■ **What to do**:
Tally all lines containing the word "from". Give the number alone.

(Structured object records)
○ ○ ○

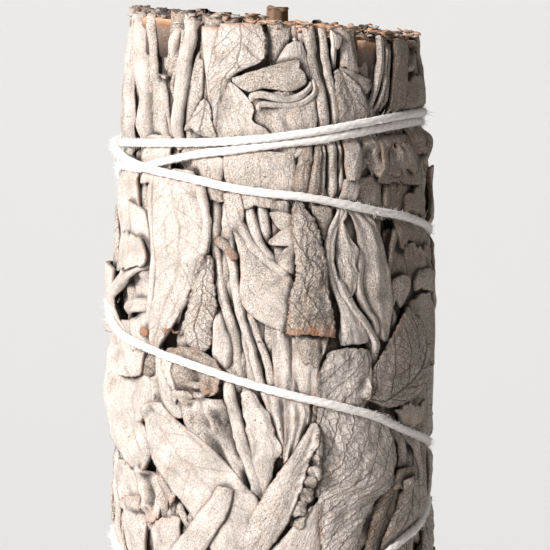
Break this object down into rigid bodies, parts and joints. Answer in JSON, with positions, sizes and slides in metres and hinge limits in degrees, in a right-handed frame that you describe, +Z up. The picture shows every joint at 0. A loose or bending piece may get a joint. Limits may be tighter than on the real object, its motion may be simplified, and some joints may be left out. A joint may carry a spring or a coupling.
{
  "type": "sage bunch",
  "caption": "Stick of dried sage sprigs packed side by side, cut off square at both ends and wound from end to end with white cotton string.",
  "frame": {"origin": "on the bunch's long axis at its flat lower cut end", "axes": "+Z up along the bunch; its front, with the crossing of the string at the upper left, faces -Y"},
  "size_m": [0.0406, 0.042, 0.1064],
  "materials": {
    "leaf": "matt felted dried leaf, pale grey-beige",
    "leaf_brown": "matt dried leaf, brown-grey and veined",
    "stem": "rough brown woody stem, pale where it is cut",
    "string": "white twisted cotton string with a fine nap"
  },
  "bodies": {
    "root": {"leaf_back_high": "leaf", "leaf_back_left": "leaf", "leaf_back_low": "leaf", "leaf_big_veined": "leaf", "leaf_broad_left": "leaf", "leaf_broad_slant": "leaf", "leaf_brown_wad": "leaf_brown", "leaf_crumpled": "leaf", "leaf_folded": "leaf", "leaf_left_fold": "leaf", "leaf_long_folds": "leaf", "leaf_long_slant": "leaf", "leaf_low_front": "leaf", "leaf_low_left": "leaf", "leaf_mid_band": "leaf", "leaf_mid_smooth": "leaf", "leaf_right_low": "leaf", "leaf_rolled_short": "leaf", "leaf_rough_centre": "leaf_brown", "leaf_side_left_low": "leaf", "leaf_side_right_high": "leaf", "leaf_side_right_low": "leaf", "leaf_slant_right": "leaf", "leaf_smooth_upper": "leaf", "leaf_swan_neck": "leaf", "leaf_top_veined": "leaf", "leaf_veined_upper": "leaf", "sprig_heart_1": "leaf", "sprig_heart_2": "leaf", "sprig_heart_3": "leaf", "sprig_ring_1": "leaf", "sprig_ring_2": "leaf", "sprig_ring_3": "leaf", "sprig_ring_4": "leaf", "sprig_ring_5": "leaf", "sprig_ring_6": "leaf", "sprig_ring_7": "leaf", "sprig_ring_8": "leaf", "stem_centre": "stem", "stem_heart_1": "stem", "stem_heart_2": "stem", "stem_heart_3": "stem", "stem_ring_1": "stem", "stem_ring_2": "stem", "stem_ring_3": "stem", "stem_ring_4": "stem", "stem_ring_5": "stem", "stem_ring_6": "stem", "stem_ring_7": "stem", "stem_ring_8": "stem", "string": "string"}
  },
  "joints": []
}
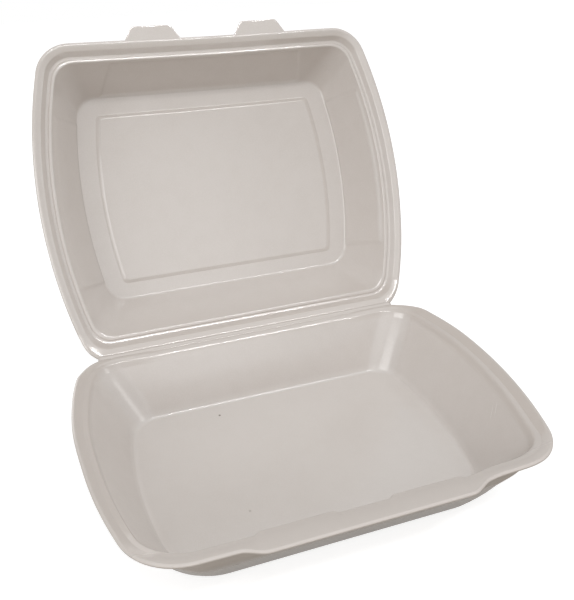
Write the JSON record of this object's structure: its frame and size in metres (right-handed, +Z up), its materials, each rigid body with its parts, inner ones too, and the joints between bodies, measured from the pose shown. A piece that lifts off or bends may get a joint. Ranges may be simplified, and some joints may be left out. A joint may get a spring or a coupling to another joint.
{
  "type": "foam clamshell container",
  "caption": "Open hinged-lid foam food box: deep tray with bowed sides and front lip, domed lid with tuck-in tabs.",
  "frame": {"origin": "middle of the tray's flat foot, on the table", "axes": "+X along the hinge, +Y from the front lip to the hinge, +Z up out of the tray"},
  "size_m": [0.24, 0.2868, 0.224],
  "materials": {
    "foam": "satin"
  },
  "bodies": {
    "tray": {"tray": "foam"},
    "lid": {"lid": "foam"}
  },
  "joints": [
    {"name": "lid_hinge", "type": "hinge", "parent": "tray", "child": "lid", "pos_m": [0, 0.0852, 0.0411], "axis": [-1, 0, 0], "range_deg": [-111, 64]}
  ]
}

○ ○ ○

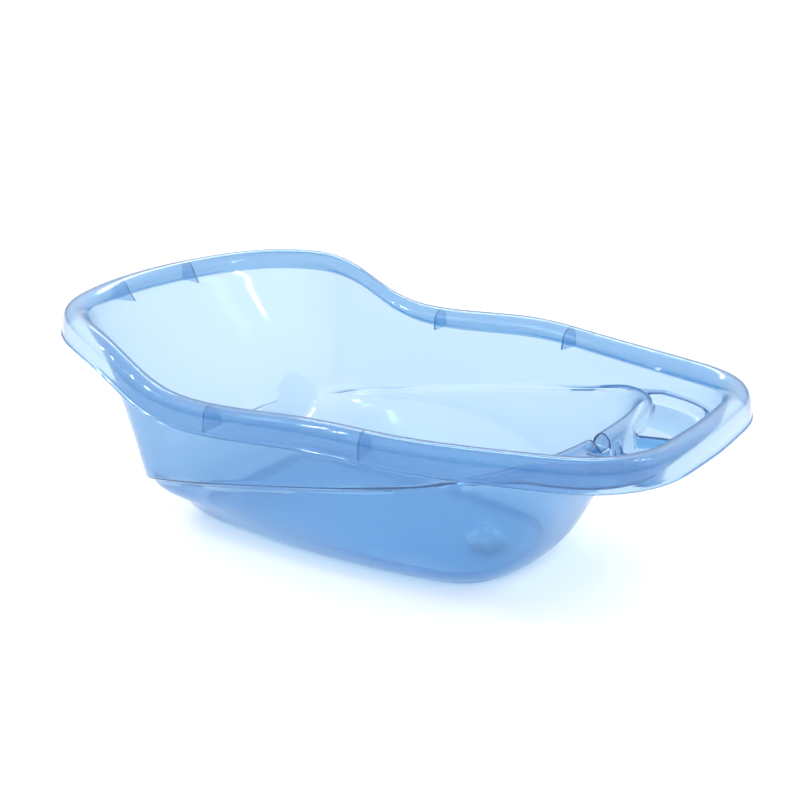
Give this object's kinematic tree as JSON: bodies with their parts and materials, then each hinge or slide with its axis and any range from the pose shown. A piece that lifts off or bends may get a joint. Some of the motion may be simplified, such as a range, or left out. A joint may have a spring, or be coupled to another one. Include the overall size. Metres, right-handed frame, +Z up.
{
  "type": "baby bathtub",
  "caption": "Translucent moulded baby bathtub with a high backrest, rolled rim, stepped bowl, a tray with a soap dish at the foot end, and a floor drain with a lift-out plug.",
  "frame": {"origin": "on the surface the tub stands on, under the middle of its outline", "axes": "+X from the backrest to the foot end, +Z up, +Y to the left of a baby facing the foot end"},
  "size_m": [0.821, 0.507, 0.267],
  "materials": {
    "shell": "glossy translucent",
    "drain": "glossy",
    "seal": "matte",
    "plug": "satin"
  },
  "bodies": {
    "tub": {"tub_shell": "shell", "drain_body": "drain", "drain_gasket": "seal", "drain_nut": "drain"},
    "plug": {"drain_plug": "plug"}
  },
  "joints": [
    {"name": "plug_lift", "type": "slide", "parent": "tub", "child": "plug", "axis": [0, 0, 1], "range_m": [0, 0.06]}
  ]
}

○ ○ ○

■ **Exercise output**:
5